- [Dataset records]
● ● ●

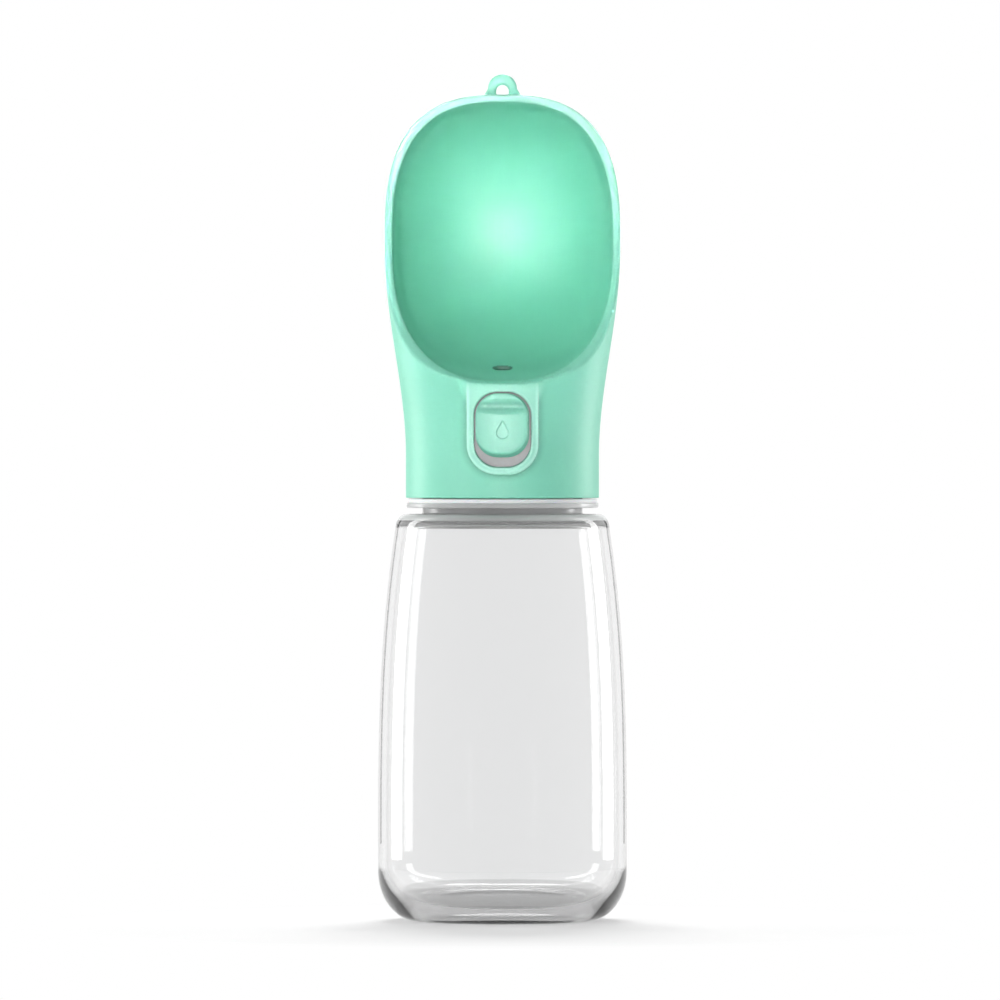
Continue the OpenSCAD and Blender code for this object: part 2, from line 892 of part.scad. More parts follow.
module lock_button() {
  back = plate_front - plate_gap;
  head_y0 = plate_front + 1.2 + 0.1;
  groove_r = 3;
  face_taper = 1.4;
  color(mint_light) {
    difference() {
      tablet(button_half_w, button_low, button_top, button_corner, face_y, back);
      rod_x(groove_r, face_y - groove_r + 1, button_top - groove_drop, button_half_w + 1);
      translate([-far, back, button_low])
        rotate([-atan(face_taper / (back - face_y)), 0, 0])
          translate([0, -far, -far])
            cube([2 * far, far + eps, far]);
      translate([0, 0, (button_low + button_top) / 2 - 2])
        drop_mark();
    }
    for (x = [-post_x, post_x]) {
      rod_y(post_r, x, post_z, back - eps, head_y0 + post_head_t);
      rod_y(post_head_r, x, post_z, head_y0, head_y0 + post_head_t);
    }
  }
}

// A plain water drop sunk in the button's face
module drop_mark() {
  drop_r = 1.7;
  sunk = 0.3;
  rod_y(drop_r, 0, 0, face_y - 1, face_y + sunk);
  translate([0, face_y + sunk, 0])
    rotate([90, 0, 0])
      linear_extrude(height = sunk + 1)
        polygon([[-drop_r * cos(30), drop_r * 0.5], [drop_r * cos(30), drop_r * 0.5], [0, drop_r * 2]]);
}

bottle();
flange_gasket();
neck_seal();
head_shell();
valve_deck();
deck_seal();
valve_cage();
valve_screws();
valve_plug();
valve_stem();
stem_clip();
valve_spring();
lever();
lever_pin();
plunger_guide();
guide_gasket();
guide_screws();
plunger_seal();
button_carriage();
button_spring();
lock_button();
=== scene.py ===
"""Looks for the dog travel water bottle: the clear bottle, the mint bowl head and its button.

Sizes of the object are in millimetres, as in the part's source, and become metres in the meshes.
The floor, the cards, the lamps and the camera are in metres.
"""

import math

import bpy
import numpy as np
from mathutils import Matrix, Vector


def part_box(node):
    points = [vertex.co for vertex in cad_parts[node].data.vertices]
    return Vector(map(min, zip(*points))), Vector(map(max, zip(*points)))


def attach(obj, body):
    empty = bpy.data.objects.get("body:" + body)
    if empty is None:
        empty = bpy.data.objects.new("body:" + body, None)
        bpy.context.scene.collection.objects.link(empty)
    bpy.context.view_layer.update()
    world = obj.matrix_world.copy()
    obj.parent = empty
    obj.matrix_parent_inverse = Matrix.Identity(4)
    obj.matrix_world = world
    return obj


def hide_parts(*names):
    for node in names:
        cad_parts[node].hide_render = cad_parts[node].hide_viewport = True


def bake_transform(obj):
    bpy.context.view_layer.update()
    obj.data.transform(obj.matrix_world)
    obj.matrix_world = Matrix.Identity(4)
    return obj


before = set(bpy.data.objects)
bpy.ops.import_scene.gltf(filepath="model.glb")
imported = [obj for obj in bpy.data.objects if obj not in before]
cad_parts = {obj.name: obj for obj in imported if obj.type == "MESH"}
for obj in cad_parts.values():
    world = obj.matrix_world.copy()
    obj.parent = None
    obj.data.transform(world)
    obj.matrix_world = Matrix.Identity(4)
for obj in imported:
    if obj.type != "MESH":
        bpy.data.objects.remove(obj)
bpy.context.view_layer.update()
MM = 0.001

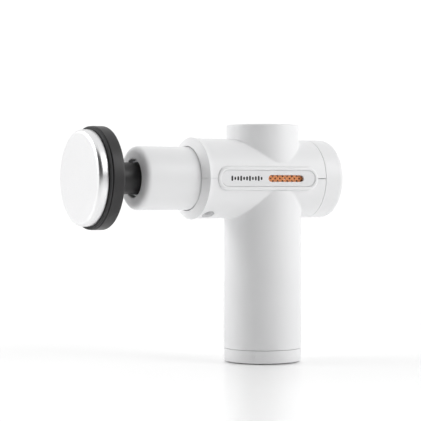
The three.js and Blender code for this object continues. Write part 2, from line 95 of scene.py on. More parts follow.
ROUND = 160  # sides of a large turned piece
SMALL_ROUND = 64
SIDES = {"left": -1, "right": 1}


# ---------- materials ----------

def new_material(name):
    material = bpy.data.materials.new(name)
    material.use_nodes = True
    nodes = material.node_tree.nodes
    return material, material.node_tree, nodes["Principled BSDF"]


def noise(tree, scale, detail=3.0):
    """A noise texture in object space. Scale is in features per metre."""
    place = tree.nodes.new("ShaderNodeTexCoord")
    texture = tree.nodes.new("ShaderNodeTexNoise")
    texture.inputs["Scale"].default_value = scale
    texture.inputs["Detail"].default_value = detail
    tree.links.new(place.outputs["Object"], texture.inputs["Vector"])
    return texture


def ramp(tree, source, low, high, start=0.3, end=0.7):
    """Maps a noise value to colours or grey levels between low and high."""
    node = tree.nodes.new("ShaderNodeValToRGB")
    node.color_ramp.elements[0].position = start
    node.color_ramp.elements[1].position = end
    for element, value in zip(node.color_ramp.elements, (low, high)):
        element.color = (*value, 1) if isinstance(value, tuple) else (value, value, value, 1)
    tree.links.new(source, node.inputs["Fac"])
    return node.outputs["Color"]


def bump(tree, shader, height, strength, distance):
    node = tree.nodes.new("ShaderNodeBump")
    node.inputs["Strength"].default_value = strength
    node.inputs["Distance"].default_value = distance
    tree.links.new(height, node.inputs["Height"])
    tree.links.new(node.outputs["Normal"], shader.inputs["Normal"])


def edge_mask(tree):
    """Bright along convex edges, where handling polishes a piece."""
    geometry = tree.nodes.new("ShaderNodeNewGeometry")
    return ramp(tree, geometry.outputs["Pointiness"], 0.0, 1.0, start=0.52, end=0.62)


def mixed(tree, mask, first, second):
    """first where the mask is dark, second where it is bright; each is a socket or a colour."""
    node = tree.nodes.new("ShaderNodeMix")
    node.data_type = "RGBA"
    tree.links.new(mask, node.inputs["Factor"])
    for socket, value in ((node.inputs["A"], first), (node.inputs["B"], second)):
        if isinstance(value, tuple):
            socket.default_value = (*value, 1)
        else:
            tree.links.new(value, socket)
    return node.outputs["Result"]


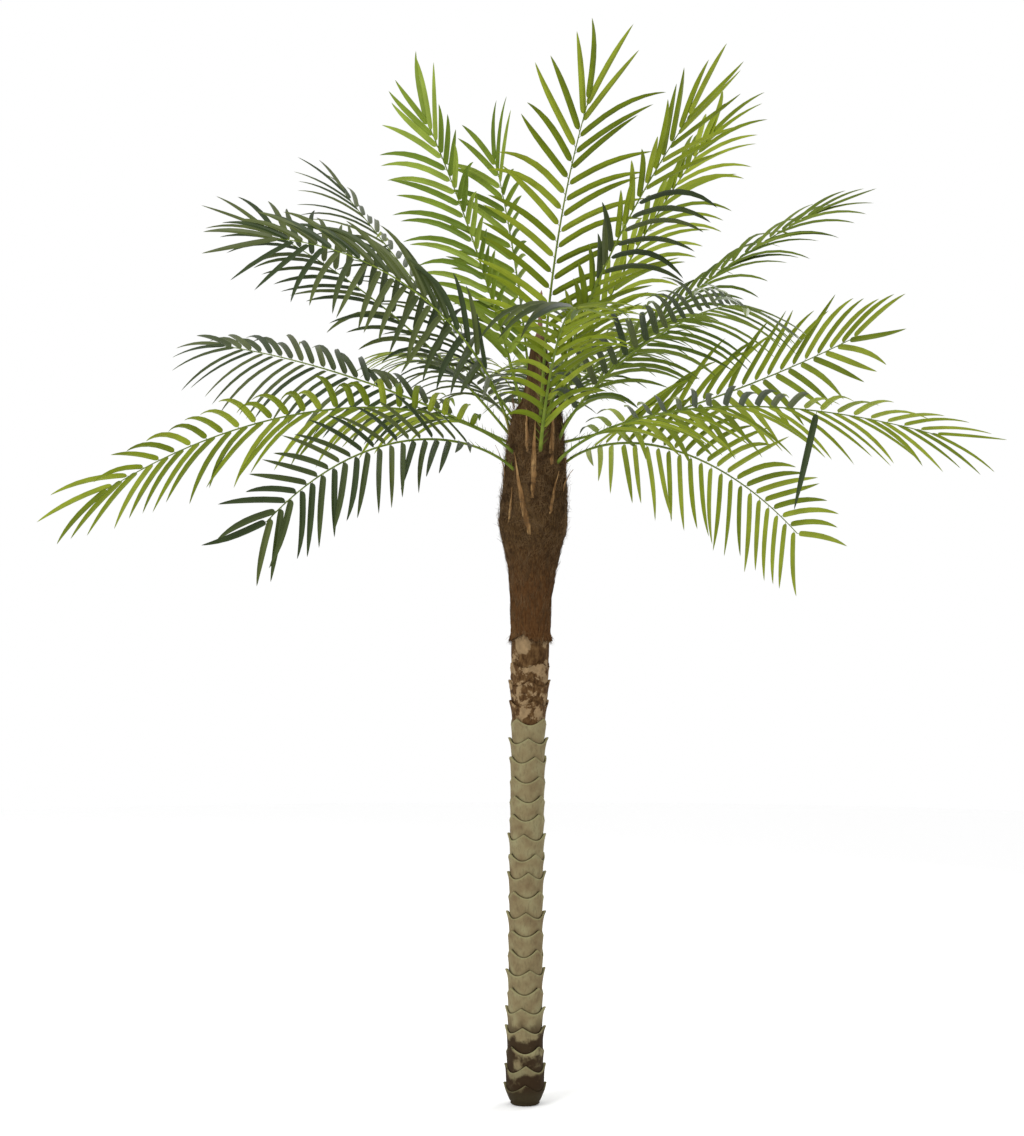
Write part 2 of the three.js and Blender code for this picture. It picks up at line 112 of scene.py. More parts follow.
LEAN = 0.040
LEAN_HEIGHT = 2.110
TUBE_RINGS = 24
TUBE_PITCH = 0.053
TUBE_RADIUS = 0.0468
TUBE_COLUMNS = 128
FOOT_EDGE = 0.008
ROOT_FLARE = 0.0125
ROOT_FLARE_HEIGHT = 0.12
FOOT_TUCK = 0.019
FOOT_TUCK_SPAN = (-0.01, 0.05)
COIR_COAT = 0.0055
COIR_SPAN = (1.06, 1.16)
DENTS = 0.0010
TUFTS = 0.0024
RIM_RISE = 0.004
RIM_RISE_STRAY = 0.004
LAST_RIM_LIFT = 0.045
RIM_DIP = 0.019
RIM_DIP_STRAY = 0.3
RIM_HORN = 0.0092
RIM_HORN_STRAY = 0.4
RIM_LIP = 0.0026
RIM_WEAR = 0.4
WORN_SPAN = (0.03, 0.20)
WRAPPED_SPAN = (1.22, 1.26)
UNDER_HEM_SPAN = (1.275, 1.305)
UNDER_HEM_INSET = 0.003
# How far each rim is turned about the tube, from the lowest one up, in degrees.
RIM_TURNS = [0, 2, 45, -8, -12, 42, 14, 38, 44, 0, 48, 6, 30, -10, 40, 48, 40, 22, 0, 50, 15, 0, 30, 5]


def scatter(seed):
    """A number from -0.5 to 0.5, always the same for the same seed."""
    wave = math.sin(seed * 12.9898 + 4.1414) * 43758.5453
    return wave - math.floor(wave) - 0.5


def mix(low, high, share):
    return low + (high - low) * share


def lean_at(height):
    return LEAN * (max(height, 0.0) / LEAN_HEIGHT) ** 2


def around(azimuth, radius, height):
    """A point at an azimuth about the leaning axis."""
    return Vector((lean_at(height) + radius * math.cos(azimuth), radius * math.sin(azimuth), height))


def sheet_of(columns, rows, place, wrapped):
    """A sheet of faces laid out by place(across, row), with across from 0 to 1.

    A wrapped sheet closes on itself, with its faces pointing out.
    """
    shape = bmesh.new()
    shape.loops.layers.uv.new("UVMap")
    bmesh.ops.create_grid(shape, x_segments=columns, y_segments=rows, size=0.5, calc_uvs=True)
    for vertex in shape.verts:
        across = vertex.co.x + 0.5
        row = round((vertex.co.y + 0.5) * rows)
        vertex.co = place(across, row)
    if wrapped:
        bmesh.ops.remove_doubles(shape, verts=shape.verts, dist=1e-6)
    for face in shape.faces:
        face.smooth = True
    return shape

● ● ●

Only the lines from the one containing "the button's face" through the one containing "bpy.data.objects.remove(obj)" are to be reproduced, exactly as they appear.

// A plain water drop sunk in the button's face
module drop_mark() {
  drop_r = 1.7;
  sunk = 0.3;
  rod_y(drop_r, 0, 0, face_y - 1, face_y + sunk);
  translate([0, face_y + sunk, 0])
    rotate([90, 0, 0])
      linear_extrude(height = sunk + 1)
        polygon([[-drop_r * cos(30), drop_r * 0.5], [drop_r * cos(30), drop_r * 0.5], [0, drop_r * 2]]);
}

bottle();
flange_gasket();
neck_seal();
head_shell();
valve_deck();
deck_seal();
valve_cage();
valve_screws();
valve_plug();
valve_stem();
stem_clip();
valve_spring();
lever();
lever_pin();
plunger_guide();
guide_gasket();
guide_screws();
plunger_seal();
button_carriage();
button_spring();
lock_button();
=== scene.py ===
"""Looks for the dog travel water bottle: the clear bottle, the mint bowl head and its button.

Sizes of the object are in millimetres, as in the part's source, and become metres in the meshes.
The floor, the cards, the lamps and the camera are in metres.
"""

import math

import bpy
import numpy as np
from mathutils import Matrix, Vector


def part_box(node):
    points = [vertex.co for vertex in cad_parts[node].data.vertices]
    return Vector(map(min, zip(*points))), Vector(map(max, zip(*points)))


def attach(obj, body):
    empty = bpy.data.objects.get("body:" + body)
    if empty is None:
        empty = bpy.data.objects.new("body:" + body, None)
        bpy.context.scene.collection.objects.link(empty)
    bpy.context.view_layer.update()
    world = obj.matrix_world.copy()
    obj.parent = empty
    obj.matrix_parent_inverse = Matrix.Identity(4)
    obj.matrix_world = world
    return obj


def hide_parts(*names):
    for node in names:
        cad_parts[node].hide_render = cad_parts[node].hide_viewport = True


def bake_transform(obj):
    bpy.context.view_layer.update()
    obj.data.transform(obj.matrix_world)
    obj.matrix_world = Matrix.Identity(4)
    return obj


before = set(bpy.data.objects)
bpy.ops.import_scene.gltf(filepath="model.glb")
imported = [obj for obj in bpy.data.objects if obj not in before]
cad_parts = {obj.name: obj for obj in imported if obj.type == "MESH"}
for obj in cad_parts.values():
    world = obj.matrix_world.copy()
    obj.parent = None
    obj.data.transform(world)
    obj.matrix_world = Matrix.Identity(4)
for obj in imported:
    if obj.type != "MESH":
        bpy.data.objects.remove(obj)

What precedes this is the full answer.